Begegnung mit Yin Xiaoxing in der Wüste

Am dritten Tag seiner Wüstendurchquerung begegnete ich Yin Xiaoxing. Da lag die Tagestemperatur in der Wüste bei 70 Grad Celsius. Am Tag fahren die Kraftfahrzeuge alle mit Klimaanlage. Der glühenden Hitze ausgesetzt, arbeitete sich Yin Xiaoxing Meter für Meter voran. Man kann sich kaum vorstellen, was für eine harte Probe das für ihn bedeutete.

Als ich mit hoher Geschwindigkeit im Pressewagen auf der Wüstenstraße fuhr, sah ich viele Kraftfahrzeuge, die umdrehten, nachdem sie den Rollstuhlfahrer gesehen hatten. Die Fahrer grüßten ihn und bezeugten ihm ihre Hochachtung. Für jeden bedeutete die Begegnung mit ihm eine Erschütterung.

Ich habe die anderen Journalisten gefragt, was sie tun, wenn die Straße eine große Steigung überwindet. Sie antworteten mir, dass Yin sie angehalten hatte, ihm unterwegs keine Hilfe zu geben. Er wollte die Wüste allein durchqueren.

Im Sandsturm in der Wüste

Der Sandsturm in der Wüste ist umheimlich, die Sonne wird verschleiert, in der Dunkelheit werden die Sandmassen aufgewirbelt. Yin Xiaoxing und sein Rollstuhl wurden fast zerrissen. Er hielt sich verzweifelt an einer Verkehrstafel am Straßenrand fest. Nach einer halben Stunde kam der Begleitwagen. Erst da wurde er wie eine Tonfigur aus dem Sand ausgegraben. So legte er mit verbissener Hartnäckigkeit die 522 km auf der Wüstenstraße Stück für Stück zurück.

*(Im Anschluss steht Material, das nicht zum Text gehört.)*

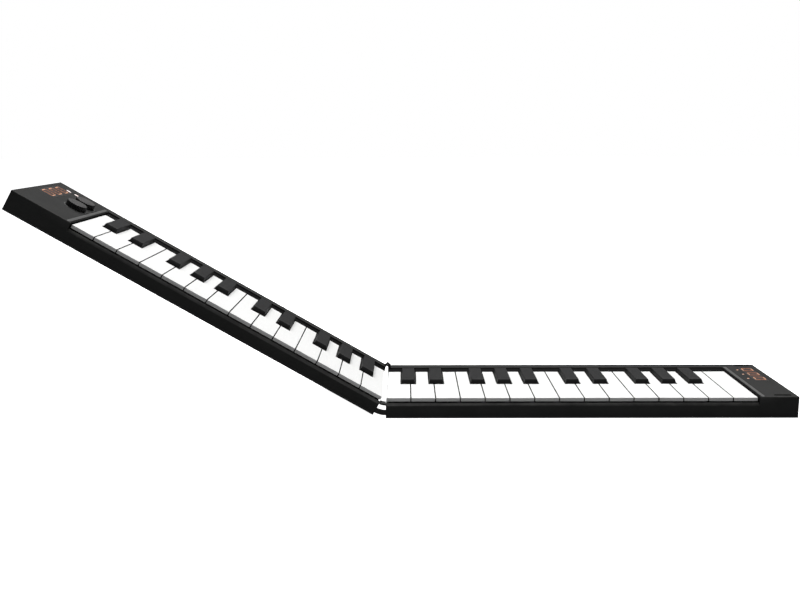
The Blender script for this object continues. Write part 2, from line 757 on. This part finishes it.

Yin Xiaoxing hat die Wüste durchquert und hinterließ sein Lied Mein Xinjiang in der Taklimakan-Wüste:

Frag die Wüste, frag den Sand,

Ob du die Quelle meines Lebens bist.

Sieh die Sterne, Sieh den Mond an,

Das sind die schönen Augen Xinjiangs.

Ich will die Freiheit des Fliegens erleben,

Und betrete allein die Oase in der Wüste.